** BEGIN **
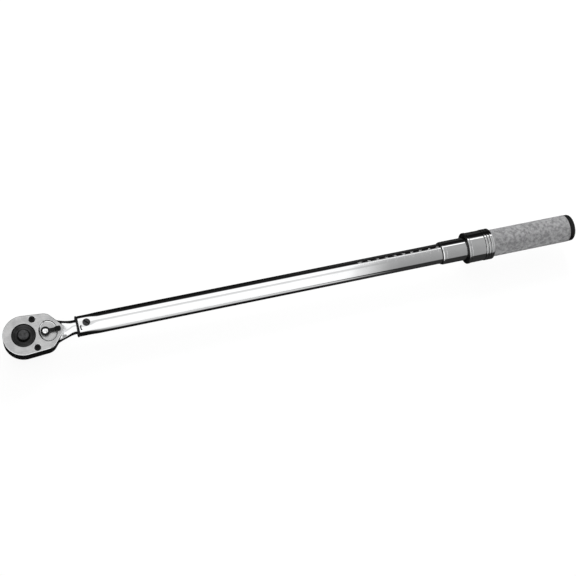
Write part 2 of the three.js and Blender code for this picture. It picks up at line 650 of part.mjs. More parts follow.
// Screw that pushes the spring seat, with a cup for the thrust ball at its front.
function adjustingScrew() {
  const chamfer = 2 * GAP;
  const body = turned([[0, SCREW_FRONT_X], [SCREW_R - chamfer, SCREW_FRONT_X],
    [SCREW_R, SCREW_FRONT_X + chamfer], [SCREW_R, SCREW_END_X], [0, SCREW_END_X]], COARSE);
  const cup = new THREE.SphereGeometry(THRUST_BALL_R + GAP, 12, 8).translate(0, SEAT.rear, 0);
  return piece('adjusting_screw', geometryOf(solid(body).subtract(solid(cup))), BRIGHT_STEEL);
}

// Threaded plug fixed in the tube's rear end by two radial screws.
function adjusterNut() {
  const { front, rear, r } = NUT;
  const bore = SCREW_R + GAP;
  const body = turned([[bore, front], [r, front], [r, rear], [bore, rear]], FINE);
  const hole = rod(NUT_SCREW.r + GAP, -2 * TUBE_R, 2 * TUBE_R).rotateZ(Math.PI / 2)
    .translate(0, NUT_SCREW.x, 0);
  return piece('adjuster_nut', geometryOf(solid(body).subtract(solid(hole))), BRASS);
}

function nutScrew(name, side) {
  const { x, r, inner, outer } = NUT_SCREW;
  const body = rod(r, inner, outer, COARSE);
  const half = SLOT.width / 4;
  const slot = block([-2 * r, outer - SLOT.depth, -half], [2 * r, outer + CUT, half]);
  const mesh = piece(name, geometryOf(solid(body).subtract(solid(slot))), BLACK_OXIDE);
  mesh.rotation.z = side * Math.PI / 2;
  mesh.position.set(0, x, 0);
  return mesh;
}

// Sleeve that slides over the tube's scale. It runs on under the collar and the grip.
function thimble() {
  const { front, rear, r, bore, bevel } = THIMBLE;
  const body = solid(turned([[bore, front], [bore + GAP, front], [r, front + bevel], [r, rear],
    [bore, rear]]));
  const pinHole = rod(PLUG_PIN.r + GAP, 0, 2 * TUBE_R).rotateZ(-Math.PI / 2).translate(0, PLUG_PIN.x, 0);
  const ballHole = rod(LOCK_BALL.r + GAP / 2, -2 * TUBE_R, 2 * TUBE_R).rotateZ(Math.PI / 2)
    .translate(0, LOCK_BALL.x, 0);
  return piece('thimble', geometryOf(body.subtract(solid(pinHole)).subtract(solid(ballHole))), CHROME);
}

function grip() {
  const { front, rear, r, bore, edge } = GRIP;
  return piece('grip', turned([[bore, front], [r - edge, front], [r, front + edge], [r, rear - edge],
    [r - edge, rear], [bore, rear]]), KNURLED_STEEL);
}

// Plug that fixes the thimble to the adjusting screw.
function handlePlug() {
  const bore = SCREW_R + GAP;
  const body = turned([[bore, PLUG.front], [PLUG.r, PLUG.front], [PLUG.r, PLUG.rear], [bore, PLUG.rear]]);
  const hole = rod(PLUG_PIN.r + GAP, PLUG_PIN.inner - CUT, 2 * TUBE_R).rotateZ(-Math.PI / 2)
    .translate(0, PLUG_PIN.x, 0);
  return piece('handle_plug', geometryOf(solid(body).subtract(solid(hole))), BRIGHT_STEEL);
}

function plugPin() {
  const mesh = piece('plug_pin', rod(PLUG_PIN.r, PLUG_PIN.inner, PLUG_PIN.outer), BLACK_OXIDE);
  mesh.rotation.z = -Math.PI / 2;
  mesh.position.y = PLUG_PIN.x;
  return mesh;
}

function lockNut() {
  const { front, rear, r } = LOCK_NUT;
  const body = solid(rod(r, front, rear, 6)).subtract(solid(rod(SCREW_R + GAP, front - CUT, rear + CUT)));
  return piece('lock_nut', geometryOf(body), BRIGHT_STEEL);
}

function endCap() {
  const { front, rear, r, edge, spigotFront, spigotR } = CAP;
  const steps = 4;
  const dome = Array.from({ length: steps + 1 }, (_, i) => {
    const angle = i * Math.PI / (2 * steps);
    return [r - edge * (1 - Math.cos(angle)), rear - edge * (1 - Math.sin(angle))];
  });
  const profile = [[0, spigotFront], [spigotR, spigotFront], [spigotR, front], [r, front], ...dome,
    [0, rear]];
  return piece('end_cap', turned(profile), BLACK_PLASTIC);
}

// Rounded outer edge of a raised band, as corners in order of rising station.
function band(radius, from, to, edge) {
  return [[radius - edge, from], [radius, from + edge], [radius, to - edge], [radius - edge, to]];
}

// Waisted collar: round front flange, filleted waist and a rear flange of three ridges.
function lockCollar() {
  const { front, rear, flangeR, waistR, rearR, flange, ridges, ridge, fillet, edge } = COLLAR;
  const rearFlange = Array.from({ length: ridges }, (_, i) => {
    const start = rear - (ridges - i) * ridge;
    return band(rearR, start, start + ridge, edge);
  }).flat();
  const waist = [[waistR, front + flange + fillet], [waistR, rear - ridges * ridge - fillet]];
  const outside = [...band(flangeR, front, front + flange, edge), ...waist, ...rearFlange];
  const recess = [STOP_RING.r + GAP, 2 * GAP + STOP_RING.rear];
  const inside = [[COLLAR_REAR_BORE_R, rear], [COLLAR_REAR_BORE_R, COLLAR_STEP_X],
    [COLLAR_GROOVE_R, COLLAR_STEP_X], [COLLAR_GROOVE_R, COLLAR_GROOVE_X],
    [COLLAR_BORE_R, COLLAR_GROOVE_X], [COLLAR_BORE_R, recess[1]], recess, [recess[0], front]];
  return piece('lock_collar', turned([...outside, ...inside]), CHROME);
}

// Snap ring that stops the collar's travel towards the scale.
function stopRing() {
  const { front, rear, r } = STOP_RING;
  return piece('stop_ring', turned([[COLLAR_BORE_R, front], [r, front], [r, rear],
    [COLLAR_BORE_R, rear]]), BLACK_OXIDE);
}

function lockBall(name, side) {
  const mesh = ball(name, LOCK_BALL.r);
  mesh.position.set(side * LOCK_BALL.at, LOCK_BALL.x, 0);
  return mesh;
}

function collarSpring() {
  return piece('collar_spring', coil(COLLAR_SPRING, 12), BRIGHT_STEEL);
}

// Group whose Y axis lies along the tube.
function alongTube(...pieces) {
  const group = new THREE.Group();
  group.position.z = TUBE_Z;
  group.rotation.z = -Math.PI / 2;
  return group.add(...pieces);
}

function ratchetHead() {
  const group = new THREE.Group();
  return group.add(headBody(), coverPlate(), coverScrew('cover_screw_left', 1),
    coverScrew('cover_screw_right', -1), ratchetGear(), releaseButton(), releaseRod(), buttonSpring(),
    detentBall(), reversingLever(), pawlShaft(), pawlSpring(), pawlBall(), leverScrew(), pawl());
}

const wrench = new THREE.Group();
wrench.add(
  ratchetHead(),
  pivotPin(),
  tiltBlock(),
  alongTube(tube(), mouthSeal(), plunger(), mainSpring(), springSeat(), thrustBall()),
  alongTube(adjustingScrew(), adjusterNut(), nutScrew('nut_screw_left', 1), nutScrew('nut_screw_right', -1)),
  alongTube(thimble(), grip(), handlePlug(), plugPin(), lockNut(), endCap()),
  alongTube(lockCollar(), stopRing(), lockBall('lock_ball_left', 1), lockBall('lock_ball_right', -1),
    collarSpring()),
);

export default wrench;
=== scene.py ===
"""Looks of a click-type torque wrench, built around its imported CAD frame.

Sizes are millimetres in the wrench's own frame: +X runs along the tube towards the grip, +Z points
out of the head's lever side, and the origin is the middle of the drive square's tip face. Meshes are
scaled to metres as they are made, and node trees work in metres.
"""
import logging
import math
from dataclasses import dataclass
from enum import Enum
from typing import Any, Callable, Sequence

import bmesh
import bpy
import numpy as np
from mathutils import Matrix, Vector


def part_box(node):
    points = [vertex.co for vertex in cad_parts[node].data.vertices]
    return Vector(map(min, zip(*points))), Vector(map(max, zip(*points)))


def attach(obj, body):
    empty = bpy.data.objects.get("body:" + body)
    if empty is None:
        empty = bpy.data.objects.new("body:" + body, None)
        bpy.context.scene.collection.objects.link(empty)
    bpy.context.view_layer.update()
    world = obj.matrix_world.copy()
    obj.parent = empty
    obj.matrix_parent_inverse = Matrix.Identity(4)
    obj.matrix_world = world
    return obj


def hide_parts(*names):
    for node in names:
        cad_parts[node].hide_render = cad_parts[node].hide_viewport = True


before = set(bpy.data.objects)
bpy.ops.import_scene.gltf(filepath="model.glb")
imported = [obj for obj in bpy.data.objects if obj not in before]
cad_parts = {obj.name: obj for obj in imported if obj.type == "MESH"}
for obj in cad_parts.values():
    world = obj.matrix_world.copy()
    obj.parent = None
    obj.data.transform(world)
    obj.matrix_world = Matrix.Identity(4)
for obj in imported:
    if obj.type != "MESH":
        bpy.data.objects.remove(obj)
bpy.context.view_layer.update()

MM = 0.001
GAP = 0.3
TURN = 2 * math.pi
Point = tuple[float, float]
log = logging.getLogger("torque_wrench")


class Body(Enum):
    """Bodies of the frame that carry the pieces made here."""

    TUBE = "tube_assembly"
    HEAD = "head"
    GEAR = "gear"
    BUTTON = "button"
    DETENT = "detent"
    LEVER = "lever"
    HANDLE = "handle"
    COLLAR = "collar"


class Along(Enum):
    """Direction of a turned piece's axis."""

    X = 0
    Y = 1
    Z = 2


@dataclass(frozen=True)
class Extent:
    """Box of a CAD node at rest.

    Attributes:
        low: Lowest corner.
        high: Highest corner.
    """

    low: Vector
    high: Vector

    @classmethod
    def of(cls, node: str) -> "Extent":
        """Reads a CAD node's box from the frame."""
        low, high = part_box(node)
        return cls(Vector(low) / MM, Vector(high) / MM)

    @property
    def radius(self) -> float:
        """Half the box's width across Y."""
        return (self.high.y - self.low.y) / 2

    @property
    def middle(self) -> Vector:
        """Centre of the box."""
        return (self.low + self.high) / 2


TUBE_AXIS = Extent.of("tube").middle.z


# Outlines and profiles


def arc(centre: Point, radius: float, start: float, end: float, steps: int) -> list[Point]:
    """Makes the points of an arc.

    Args:
        centre: Centre of the arc.
        radius: Radius of the arc.
        start: Angle of the first point, in radians.
        end: Angle of the last point, in radians.
        steps: Number of chords.

    Returns:
        The points from start to end, both included.
    """
    angles = [start + (end - start) * i / steps for i in range(steps + 1)]
    return [(centre[0] + radius * math.cos(a), centre[1] + radius * math.sin(a)) for a in angles]


def rounded(corners: Sequence[Sequence[float]], closed: bool = False, steps: int = 4) -> list[Point]:
    """Rounds the corners of a polyline.

    Args:
        corners: Corners as (u, v) or (u, v, rounding radius).
        closed: Whether the last corner joins the first.
        steps: Number of chords in each rounding.

    Returns:
        The points of the rounded polyline.
    """
    points: list[Point] = []
    for i, corner in enumerate(corners):
        here = Vector(corner[:2])
        radius = corner[2] if len(corner) > 2 else 0.0
        if not radius or (not closed and i in (0, len(corners) - 1)):
            points.append((here.x, here.y))
            continue
        back = (Vector(corners[i - 1][:2]) - here).normalized()
        ahead = (Vector(corners[(i + 1) % len(corners)][:2]) - here).normalized()
        half = back.angle(ahead) / 2
        centre = here + (back + ahead).normalized() * radius / math.sin(half)
        first = here + back * radius / math.tan(half) - centre
        last = here + ahead * radius / math.tan(half) - centre
        start = math.atan2(first.y, first.x)
        sweep = math.remainder(math.atan2(last.y, last.x) - start, TURN)
        points += arc((centre.x, centre.y), radius, start, start + sweep, steps)
    return points


def inset(outline: Sequence[Point], distance: float) -> np.ndarray:
    """Moves a counter-clockwise outline inwards.

    Args:
        outline: Points of the closed outline.
        distance: How far its sides move in.

    Returns:
        The moved points, one row each.
    """
    points = np.array(outline, float)
    side = np.roll(points, -1, axis=0) - points
    side /= np.linalg.norm(side, axis=1, keepdims=True)
    inward = np.stack([-side[:, 1], side[:, 0]], axis=1)
    both = inward + np.roll(inward, 1, axis=0)
    both /= np.maximum((both * inward).sum(axis=1, keepdims=True), 0.3)
    return points + distance * both


def circle(radius: float, centre: Point = (0.0, 0.0), steps: int = 64) -> list[Point]:
    """Makes a counter-clockwise circle."""
    return arc(centre, radius, 0, TURN, steps)[:-1]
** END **
- **SET EXERCISE**:
Start with the line that contains "zip(*points))), Vector(map(max, zip(*points)))" and end with the line that contains "of the frame"; give those lines again exactly, and no others.

- **EXPECTED ANSWER**:
    return Vector(map(min, zip(*points))), Vector(map(max, zip(*points)))


def attach(obj, body):
    empty = bpy.data.objects.get("body:" + body)
    if empty is None:
        empty = bpy.data.objects.new("body:" + body, None)
        bpy.context.scene.collection.objects.link(empty)
    bpy.context.view_layer.update()
    world = obj.matrix_world.copy()
    obj.parent = empty
    obj.matrix_parent_inverse = Matrix.Identity(4)
    obj.matrix_world = world
    return obj


def hide_parts(*names):
    for node in names:
        cad_parts[node].hide_render = cad_parts[node].hide_viewport = True


before = set(bpy.data.objects)
bpy.ops.import_scene.gltf(filepath="model.glb")
imported = [obj for obj in bpy.data.objects if obj not in before]
cad_parts = {obj.name: obj for obj in imported if obj.type == "MESH"}
for obj in cad_parts.values():
    world = obj.matrix_world.copy()
    obj.parent = None
    obj.data.transform(world)
    obj.matrix_world = Matrix.Identity(4)
for obj in imported:
    if obj.type != "MESH":
        bpy.data.objects.remove(obj)
bpy.context.view_layer.update()

MM = 0.001
GAP = 0.3
TURN = 2 * math.pi
Point = tuple[float, float]
log = logging.getLogger("torque_wrench")


class Body(Enum):
    """Bodies of the frame that carry the pieces made here."""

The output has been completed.